Write out all of the data exactly as it appears.

# # # # # # #

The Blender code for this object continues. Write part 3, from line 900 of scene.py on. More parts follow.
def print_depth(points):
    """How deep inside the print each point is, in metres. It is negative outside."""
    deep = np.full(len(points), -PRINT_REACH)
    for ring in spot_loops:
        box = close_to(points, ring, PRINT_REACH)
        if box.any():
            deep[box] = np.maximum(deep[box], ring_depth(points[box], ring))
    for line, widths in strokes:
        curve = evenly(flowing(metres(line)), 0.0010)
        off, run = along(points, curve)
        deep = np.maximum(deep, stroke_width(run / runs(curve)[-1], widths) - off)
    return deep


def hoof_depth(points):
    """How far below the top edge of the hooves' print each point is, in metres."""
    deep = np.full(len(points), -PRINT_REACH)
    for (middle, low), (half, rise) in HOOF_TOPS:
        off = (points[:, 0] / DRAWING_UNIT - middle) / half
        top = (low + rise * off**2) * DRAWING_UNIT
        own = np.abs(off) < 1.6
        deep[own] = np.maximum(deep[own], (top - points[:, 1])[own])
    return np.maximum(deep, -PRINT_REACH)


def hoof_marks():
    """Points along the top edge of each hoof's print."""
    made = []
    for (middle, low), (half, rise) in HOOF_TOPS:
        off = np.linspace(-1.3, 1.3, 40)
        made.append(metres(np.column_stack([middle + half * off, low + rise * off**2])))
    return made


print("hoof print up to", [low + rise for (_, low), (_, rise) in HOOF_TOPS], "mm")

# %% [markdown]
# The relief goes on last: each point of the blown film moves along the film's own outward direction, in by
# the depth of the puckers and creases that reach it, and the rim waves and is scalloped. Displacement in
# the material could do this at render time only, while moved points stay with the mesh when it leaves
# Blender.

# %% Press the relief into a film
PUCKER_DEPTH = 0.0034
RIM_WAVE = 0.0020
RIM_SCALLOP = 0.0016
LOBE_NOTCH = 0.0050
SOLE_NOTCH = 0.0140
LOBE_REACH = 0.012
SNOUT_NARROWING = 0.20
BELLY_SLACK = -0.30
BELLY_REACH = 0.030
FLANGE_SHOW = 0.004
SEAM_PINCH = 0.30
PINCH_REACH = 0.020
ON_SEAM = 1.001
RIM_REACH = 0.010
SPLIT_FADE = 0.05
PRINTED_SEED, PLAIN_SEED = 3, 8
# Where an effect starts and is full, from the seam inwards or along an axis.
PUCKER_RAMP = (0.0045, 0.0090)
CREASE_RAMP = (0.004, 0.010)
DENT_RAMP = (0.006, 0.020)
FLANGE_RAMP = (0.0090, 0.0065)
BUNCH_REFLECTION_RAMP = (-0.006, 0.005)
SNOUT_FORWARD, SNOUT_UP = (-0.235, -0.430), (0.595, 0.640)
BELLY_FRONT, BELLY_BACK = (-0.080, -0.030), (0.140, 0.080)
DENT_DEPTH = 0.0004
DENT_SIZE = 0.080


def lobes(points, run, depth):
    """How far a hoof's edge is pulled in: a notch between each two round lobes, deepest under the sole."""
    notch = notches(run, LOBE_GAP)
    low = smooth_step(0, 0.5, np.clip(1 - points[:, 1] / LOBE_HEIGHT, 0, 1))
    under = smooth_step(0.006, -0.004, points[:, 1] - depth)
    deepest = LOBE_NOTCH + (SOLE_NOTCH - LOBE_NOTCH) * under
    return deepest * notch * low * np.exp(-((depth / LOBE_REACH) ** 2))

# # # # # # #

§ Exercise output
The Blender code for this object continues. Write part 3, from line 900 of scene.py on. More parts follow.
def print_depth(points):
    """How deep inside the print each point is, in metres. It is negative outside."""
    deep = np.full(len(points), -PRINT_REACH)
    for ring in spot_loops:
        box = close_to(points, ring, PRINT_REACH)
        if box.any():
            deep[box] = np.maximum(deep[box], ring_depth(points[box], ring))
    for line, widths in strokes:
        curve = evenly(flowing(metres(line)), 0.0010)
        off, run = along(points, curve)
        deep = np.maximum(deep, stroke_width(run / runs(curve)[-1], widths) - off)
    return deep


def hoof_depth(points):
    """How far below the top edge of the hooves' print each point is, in metres."""
    deep = np.full(len(points), -PRINT_REACH)
    for (middle, low), (half, rise) in HOOF_TOPS:
        off = (points[:, 0] / DRAWING_UNIT - middle) / half
        top = (low + rise * off**2) * DRAWING_UNIT
        own = np.abs(off) < 1.6
        deep[own] = np.maximum(deep[own], (top - points[:, 1])[own])
    return np.maximum(deep, -PRINT_REACH)


def hoof_marks():
    """Points along the top edge of each hoof's print."""
    made = []
    for (middle, low), (half, rise) in HOOF_TOPS:
        off = np.linspace(-1.3, 1.3, 40)
        made.append(metres(np.column_stack([middle + half * off, low + rise * off**2])))
    return made


print("hoof print up to", [low + rise for (_, low), (_, rise) in HOOF_TOPS], "mm")

# %% [markdown]
# The relief goes on last: each point of the blown film moves along the film's own outward direction, in by
# the depth of the puckers and creases that reach it, and the rim waves and is scalloped. Displacement in
# the material could do this at render time only, while moved points stay with the mesh when it leaves
# Blender.

# %% Press the relief into a film
PUCKER_DEPTH = 0.0034
RIM_WAVE = 0.0020
RIM_SCALLOP = 0.0016
LOBE_NOTCH = 0.0050
SOLE_NOTCH = 0.0140
LOBE_REACH = 0.012
SNOUT_NARROWING = 0.20
BELLY_SLACK = -0.30
BELLY_REACH = 0.030
FLANGE_SHOW = 0.004
SEAM_PINCH = 0.30
PINCH_REACH = 0.020
ON_SEAM = 1.001
RIM_REACH = 0.010
SPLIT_FADE = 0.05
PRINTED_SEED, PLAIN_SEED = 3, 8
# Where an effect starts and is full, from the seam inwards or along an axis.
PUCKER_RAMP = (0.0045, 0.0090)
CREASE_RAMP = (0.004, 0.010)
DENT_RAMP = (0.006, 0.020)
FLANGE_RAMP = (0.0090, 0.0065)
BUNCH_REFLECTION_RAMP = (-0.006, 0.005)
SNOUT_FORWARD, SNOUT_UP = (-0.235, -0.430), (0.595, 0.640)
BELLY_FRONT, BELLY_BACK = (-0.080, -0.030), (0.140, 0.080)
DENT_DEPTH = 0.0004
DENT_SIZE = 0.080


def lobes(points, run, depth):
    """How far a hoof's edge is pulled in: a notch between each two round lobes, deepest under the sole."""
    notch = notches(run, LOBE_GAP)
    low = smooth_step(0, 0.5, np.clip(1 - points[:, 1] / LOBE_HEIGHT, 0, 1))
    under = smooth_step(0.006, -0.004, points[:, 1] - depth)
    deepest = LOBE_NOTCH + (SOLE_NOTCH - LOBE_NOTCH) * under
    return deepest * notch * low * np.exp(-((depth / LOBE_REACH) ** 2))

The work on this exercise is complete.